A transferência de Rúben Neves foi de tal ordem imprevisível que originou uma onda de questões sobre o futuro do futebol. Irão os sauditas mudar o paradigma das suas contratações? E deverá isso preocupar as principais federações do futebol europeu, inclusive a UEFA? Não é o momento para conclusões precipitadas, por isso o melhor mesmo é esperar pelo término desta janela de transferências, especialmente porque se especula que Bernardo Silva poderá vir a ser o próximo grande investimento da Saudi Pro League.

No entanto, não havendo, num futuro próximo, outra mudança semelhante à do médio formado no FC Porto, não creio que a contratação de Rúben Neves deva, por si só, preocupar os clubes europeus.

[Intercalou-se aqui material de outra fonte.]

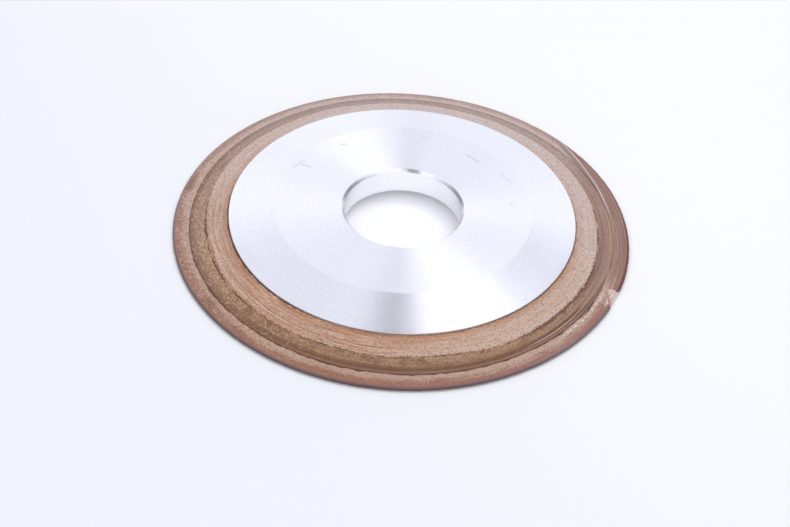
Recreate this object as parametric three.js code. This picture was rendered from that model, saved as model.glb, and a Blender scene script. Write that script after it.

O futuro até pode vir a contrariar-me, mas acredito que esta seja a exceção e não a regra. O incentivo dos petrodólares é atraente, mas a elite do futebol permanecerá no ‘velho continente’.

Contudo, não é de estranhar que os clubes sauditas não se queiram concentrar apenas nas estrelas em aparente final de carreira, até porque uma ‘liga de reformados’ não vai, a longo prazo, contribuir para o tão desejado salto meteórico no ranking do futebol mundial.

DAS QUATRO LINHAS PARA A POLÍTICA

Já aqui dei a entender, mais acima, que o futebol é o ópio do povo saudita, tal como acontece em vários outros cantos do globo. Ainda assim, não deixa de parecer estranho todo este súbito e enorme interesse do governo local. Bem, na realidade, e se estivermos atentos àquilo que acontece no Médio Oriente, não é assim tão estranho e pode ser justificado, essencialmente, através de dois termos: softpower e sportswashing.

De acordo com a ONU, a Arábia Saudita é um dos cinco países no mundo que mais violam os direitos humanos. Também, a Amnistia Internacional acusou o país saudita de ter sido o terceiro que mais pessoas matou sob pena de morte, em 2022, num total de 196 execuções. Por meio de um regime autocrático, sem liberdade religiosa, de expressão ou de imprensa, a Arábia Saudita esteve nas bocas do mundo, em 2018, pelo assassinato do jornalista Jamal Kashoggi, um profundo crítico do regime saudita.

Desde então, o governo de Mohammed bin Salman (MBS) tem tentado limpar a imagem externa do país, ou, para ser mais correto, “atirar o pó para debaixo do tapete”. O futebol tem sido uma das suas armas mais eficazes e o objetivo parece claro: levar para o país as estrelas do futebol; com isso, atrair milhões de espetadores e turistas; e, por fim, concentrar toda a atenção dos media no futebol e não nos problemas estruturais do país.

O ápice desta estratégia poderá estar muito próximo de acontecer, já que os sauditas vão organizar a Taça da Ásia em 2027, mas pretendem ainda receber um Mundial (desistiram de 2030, mas é de esperar que apresentem uma candidatura forte ao de 2034) e uma edição dos Jogos Olímpicos. A esta utilização do desporto como arma de legitimação e limpeza da imagem externa do país chama-se de sportswashing.

Jota Al Ittihad Arábia Saudita
Fonte: Al Ittihad FC

Para além disso, outro dado certamente relevante para MBS é o facto de grande parte da população saudita ser jovem (63% tem idade inferior a 30 anos). Nesse sentido, o investimento em grandes eventos desportivos e na promoção da principal liga de futebol local vem gerar não só maior interesse e satisfação por parte da população, que não quer ter uma vida monótona, como também mais oportunidades de emprego (as vagas em clubes desportivos aumentaram 129% em três anos).

A isto, e acrescentando-se ainda a compra de vários clubes de futebol e associações desportivas – os sauditas compraram o PGA Tour, a maior associação de golfe do mundo, e já há quem diga que o circuito ATP pode vir a ser o próximo grande investimento extra-futebol -, chama-se de softpower.

Apesar de tudo, é natural que alguns futebolistas continuem a mudar-se para a Arábia Saudita, sejam eles estrelas em final de carreira, jogadores de campeonatos mais periféricos ou figuras de clubes de segunda linha das Big Five. Isto porque muitas das propostas são financeiramente ‘irrecusáveis’, e a carreira de um jogador de futebol é manifestamente curta.

Além disso, e para mal dos nossos pecados, Mohammed bin Salman já percebeu que o futebol e os seus petrodólares têm a capacidade de ofuscar tudo no país onde os jornalistas são assassinados por se oporem ao regime.